For a long time we believed that ethics could come later. First you build, then you regulate. First, you innovate, then you correct. With AI, this approach shows all its limits. Because the impact is no longer deferred in time. It is immediate. A system is implemented and produces effects instantly, at scale. There is no longer a “safe” phase between innovation and consequences. And this forces us to rethink the process. Ethics can no longer be an add-on; it must become part of the design. Not as an external constraint, but as a structural element.

If we widen our perspective, we realize that the Essex case is only an early signal. The same issue will emerge—and is already emerging—in many other fields. Every time a system makes decisions based on data, it carries this question with it. It is no longer just a matter of precision; it is a matter of balance. And perhaps this is the most interesting point.

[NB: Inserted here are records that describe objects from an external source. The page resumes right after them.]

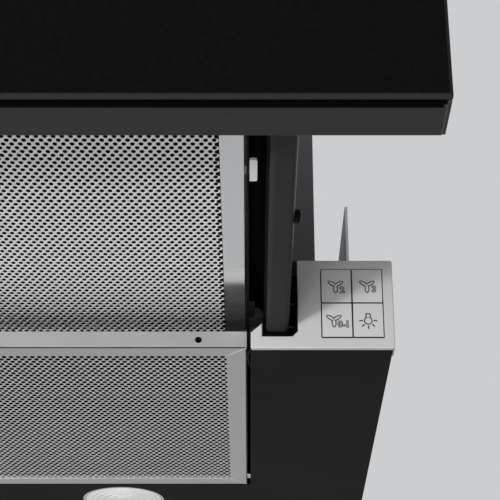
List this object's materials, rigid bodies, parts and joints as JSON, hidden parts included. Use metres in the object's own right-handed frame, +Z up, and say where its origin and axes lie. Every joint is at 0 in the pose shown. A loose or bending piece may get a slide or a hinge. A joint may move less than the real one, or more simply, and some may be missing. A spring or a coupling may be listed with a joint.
{
  "type": "pull-out range hood",
  "caption": "Slim built-in range hood for a kitchen wall cabinet, with a glass-fronted filter drawer pulled out, push buttons at the right, a blower casing and a round duct outlet.",
  "frame": {"origin": "on the wall face at the back of the hood, on its middle plane, level with the underside", "axes": "+X to the user's right, +Y back into the wall, +Z up"},
  "size_m": [0.6036, 0.5004, 0.21],
  "materials": {
    "dark_steel": "dark brushed",
    "body_steel": "satin grey",
    "zinc_steel": "zinc plated",
    "arm_steel": "rolled, fine grain",
    "bright_steel": "bright",
    "black_screw": "black",
    "silver_plastic": "silver satin",
    "button_plastic": "silver, soft gloss",
    "black_plastic": "fine texture",
    "white_plastic": "smooth",
    "impeller_plastic": "smooth",
    "filter_frame": "satin",
    "filter_mesh": "satin",
    "black_glass": "polished",
    "tape": "matte",
    "lamp_chrome": "polished",
    "lamp_glass": "frosted",
    "motor_metal": "cast",
    "capacitor_case": "smooth",
    "rubber": "matte",
    "board": "printed board"
  },
  "bodies": {
    "housing": {"housing_tray": "body_steel", "side_floor_right": "dark_steel", "side_floor_left": "dark_steel", "front_fascia_right": "silver_plastic", "front_fascia_left": "silver_plastic", "front_crossbar": "body_steel", "slide_guides": "black_plastic", "rail_brackets": "zinc_steel", "fixed_rail_right": "zinc_steel", "fixed_rail_left": "zinc_steel", "motor_box": "body_steel", "service_cover": "body_steel", "fixing_brackets": "zinc_steel", "outlet_spigot": "black_plastic", "damper_pin": "bright_steel", "scroll_lower": "black_plastic", "scroll_upper": "black_plastic", "inlet_guard": "black_plastic", "motor_body": "motor_metal", "motor_mounts": "rubber", "capacitor": "capacitor_case", "terminal_box": "black_plastic", "control_board": "board", "cable_gland": "black_plastic", "lamp_housings": "lamp_chrome", "lamp_lenses": "lamp_glass", "switch_module": "black_plastic", "cassette_clips": "zinc_steel", "cassette_hinge_pins": "bright_steel", "housing_screws": "bright_steel"},
    "drawer": {"front_glass": "black_glass", "glass_spacer": "tape", "front_panel": "dark_steel", "panel_end_caps": "black_plastic", "arm_right": "arm_steel", "arm_left": "arm_steel", "drawer_top_plate": "zinc_steel", "filter_rail_right": "black_plastic", "filter_rail_left": "black_plastic", "drawer_filter_frame": "filter_frame", "drawer_filter_mesh": "filter_mesh", "drawer_filter_core": "filter_mesh", "drawer_crossbar": "zinc_steel", "drawer_screws": "black_screw"},
    "cassette": {"cassette_frame": "filter_frame", "cassette_mesh": "filter_mesh", "cassette_core": "filter_mesh", "cassette_pull": "black_plastic"},
    "cage_right": {"ball_cage_right": "zinc_steel"},
    "cage_left": {"ball_cage_left": "zinc_steel"},
    "latch_right": {"filter_latch_right": "white_plastic"},
    "latch_left": {"filter_latch_left": "white_plastic"},
    "button_speed_two_body": {"button_speed_two": "button_plastic"},
    "button_speed_three_body": {"button_speed_three": "button_plastic"},
    "button_power_body": {"button_power": "button_plastic"},
    "button_light_body": {"button_light": "button_plastic"},
    "fan": {"impeller": "impeller_plastic", "impeller_shaft": "bright_steel"},
    "flap_front": {"damper_flap_front": "black_plastic"},
    "flap_rear": {"damper_flap_rear": "black_plastic"}
  },
  "joints": [
    {"name": "drawer_slide", "type": "slide", "parent": "housing", "child": "drawer", "axis": [0, 1, 0], "range_m": [0, 0.2]},
    {"name": "cage_right_slide", "type": "slide", "parent": "housing", "child": "cage_right", "axis": [0, 1, 0], "range_m": [0, 0.1]},
    {"name": "cage_left_slide", "type": "slide", "parent": "housing", "child": "cage_left", "axis": [0, 1, 0], "range_m": [0, 0.1]},
    {"name": "latch_right_slide", "type": "slide", "parent": "drawer", "child": "latch_right", "axis": [1, 0, 0], "range_m": [0, 0.0032], "stiffness_N_per_m": 300},
    {"name": "latch_left_slide", "type": "slide", "parent": "drawer", "child": "latch_left", "axis": [-1, 0, 0], "range_m": [0, 0.0032], "stiffness_N_per_m": 300},
    {"name": "cassette_hinge", "type": "hinge", "parent": "housing", "child": "cassette", "pos_m": [0, -0.0645, 0.0044], "axis": [1, 0, 0], "range_deg": [0, 75]},
    {"name": "button_speed_two_press", "type": "slide", "parent": "housing", "child": "button_speed_two_body", "axis": [0, 1, 0], "range_m": [0, 0.0025], "stiffness_N_per_m": 500},
    {"name": "button_speed_three_press", "type": "slide", "parent": "housing", "child": "button_speed_three_body", "axis": [0, 1, 0], "range_m": [0, 0.0025], "stiffness_N_per_m": 500},
    {"name": "button_power_press", "type": "slide", "parent": "housing", "child": "button_power_body", "axis": [0, 1, 0], "range_m": [0, 0.0025], "stiffness_N_per_m": 500},
    {"name": "button_light_press", "type": "slide", "parent": "housing", "child": "button_light_body", "axis": [0, 1, 0], "range_m": [0, 0.0025], "stiffness_N_per_m": 500},
    {"name": "fan_spin", "type": "hinge", "parent": "housing", "child": "fan", "pos_m": [-0.155, -0.135, 0.1], "axis": [0, 0, 1], "continuous": true},
    {"name": "flap_front_hinge", "type": "hinge", "parent": "housing", "child": "flap_front", "pos_m": [0, -0.135, 0.188], "axis": [-1, 0, 0], "range_deg": [0, 75]},
    {"name": "flap_rear_hinge", "type": "hinge", "parent": "housing", "child": "flap_rear", "pos_m": [0, -0.135, 0.188], "axis": [1, 0, 0], "range_deg": [0, 75]}
  ],
  "couplings": [
    {"joint": "cage_right_slide", "follows": "drawer_slide", "ratio": 0.5},
    {"joint": "cage_left_slide", "follows": "drawer_slide", "ratio": 0.5}
  ]
}
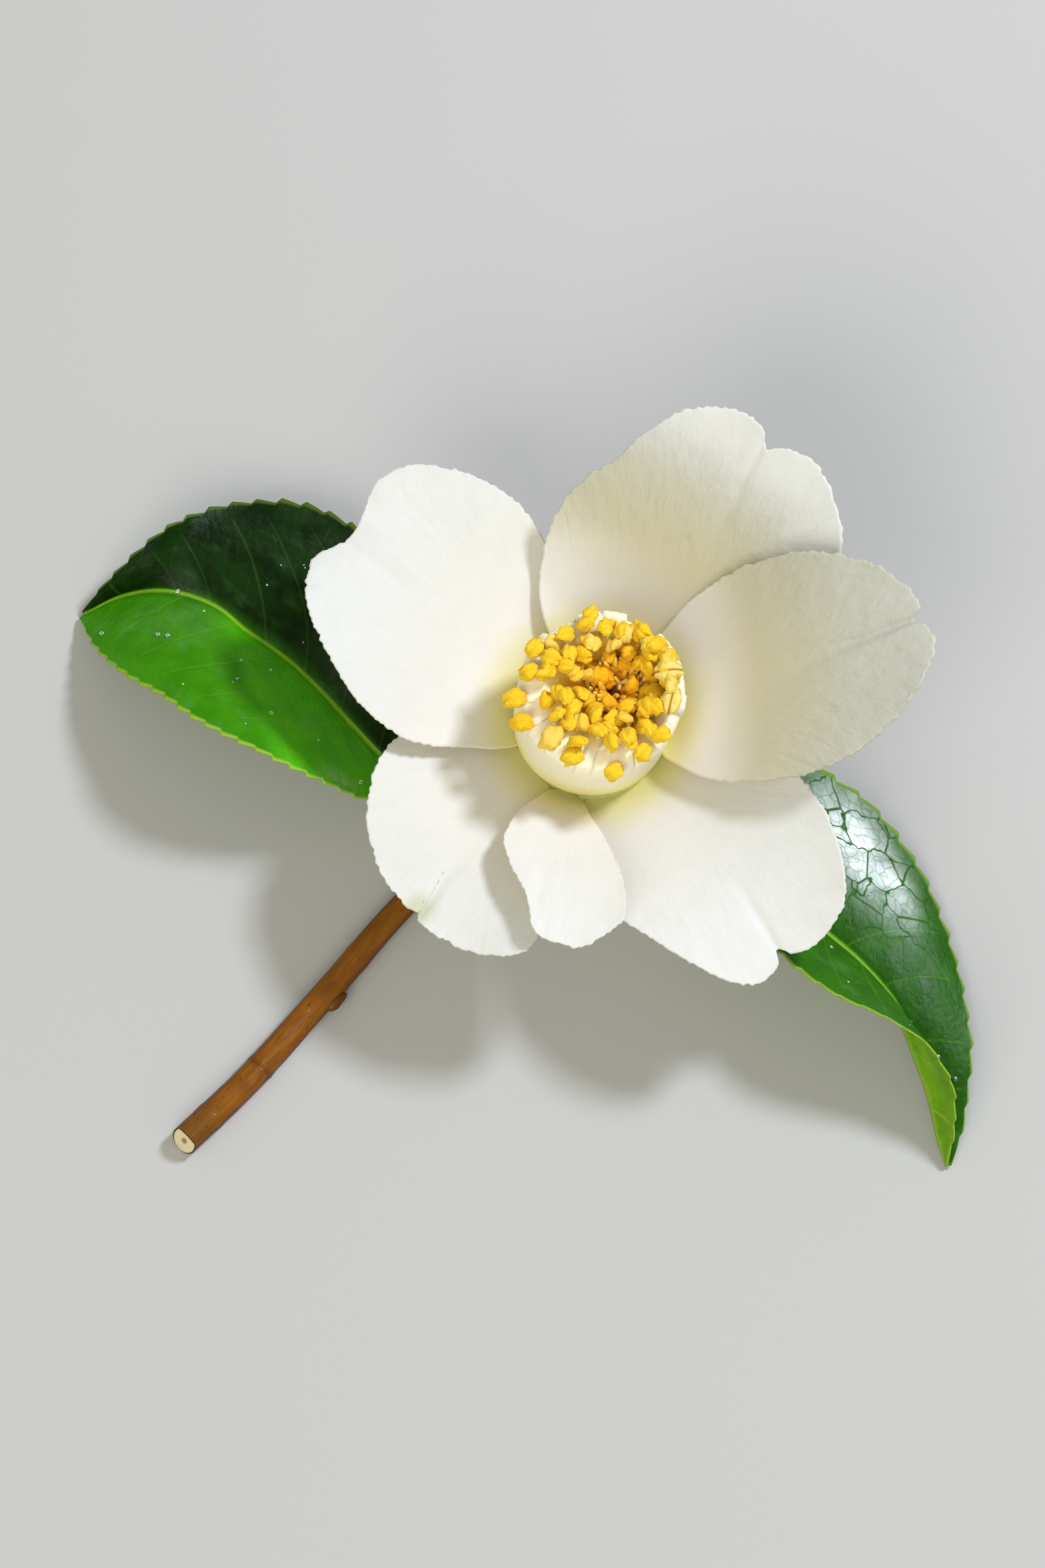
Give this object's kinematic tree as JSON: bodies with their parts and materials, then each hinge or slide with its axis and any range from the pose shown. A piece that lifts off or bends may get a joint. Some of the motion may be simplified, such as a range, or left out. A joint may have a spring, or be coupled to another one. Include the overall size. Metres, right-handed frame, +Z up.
{
  "type": "camellia flower",
  "caption": "Open single white camellia bloom with a yellow stamen boss, on a cut brown side shoot with glossy toothed leaves, lying down.",
  "frame": {"origin": "on the surface the flower lies on, under the middle of the bloom, in the small flat under the side shoot", "axes": "+Z up along the bloom's axis, +X towards the right-hand petal, +Y towards the top petal"},
  "size_m": [0.1041, 0.082, 0.0356],
  "materials": {
    "petal": "soft satin white, slightly translucent",
    "stamen": "matte yellow anthers on cream filaments",
    "pistil": "pale yellow-green, satin",
    "calyx": "green scales with pale silky edges",
    "bark": "smooth orange-brown bark, satin",
    "bud": "pale green scales, satin",
    "leaf": "glossy dark green with paler veins"
  },
  "bodies": {
    "root": {"petal_left": "petal", "petal_top": "petal", "petal_right": "petal", "petal_lower_right": "petal", "petal_bottom": "petal", "petal_lower_left": "petal", "stamens": "stamen", "pistil": "pistil", "calyx": "calyx", "twig": "bark", "shoot_bud": "bud", "leaf_left": "leaf", "leaf_right": "leaf"}
  },
  "joints": []
}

For years we feared that artificial intelligence would become too autonomous, too distant from humans, too difficult to control. Today we begin to glimpse a different risk. Not that AI will drift away from us, but that it will resemble us too closely. That it will reflect with precision what we have been, without the uniquely human ability to question that reflection. Because an algorithm has no doubts. It does not pause to ask whether a result is right. So, the point is not to stop technology. The point is to understand that, at this stage, we can no longer treat it as a neutral tool. Every system we build embeds a vision, even when we do not state it. And every time we automate a decision, we are choosing which parts of our history to carry into the future. This is not a technical choice. It is a cultural one.

If we want to preserve our ability to make mistakes, to reflect on them and overcome them; if we still want to give value to our capacity to be different, original, “anomalous,” then we must soon confront the issue of algorithmic ethics: we cannot escape this step. And we must do it quickly: we must give a soul to the machine, before the machine takes it away from us.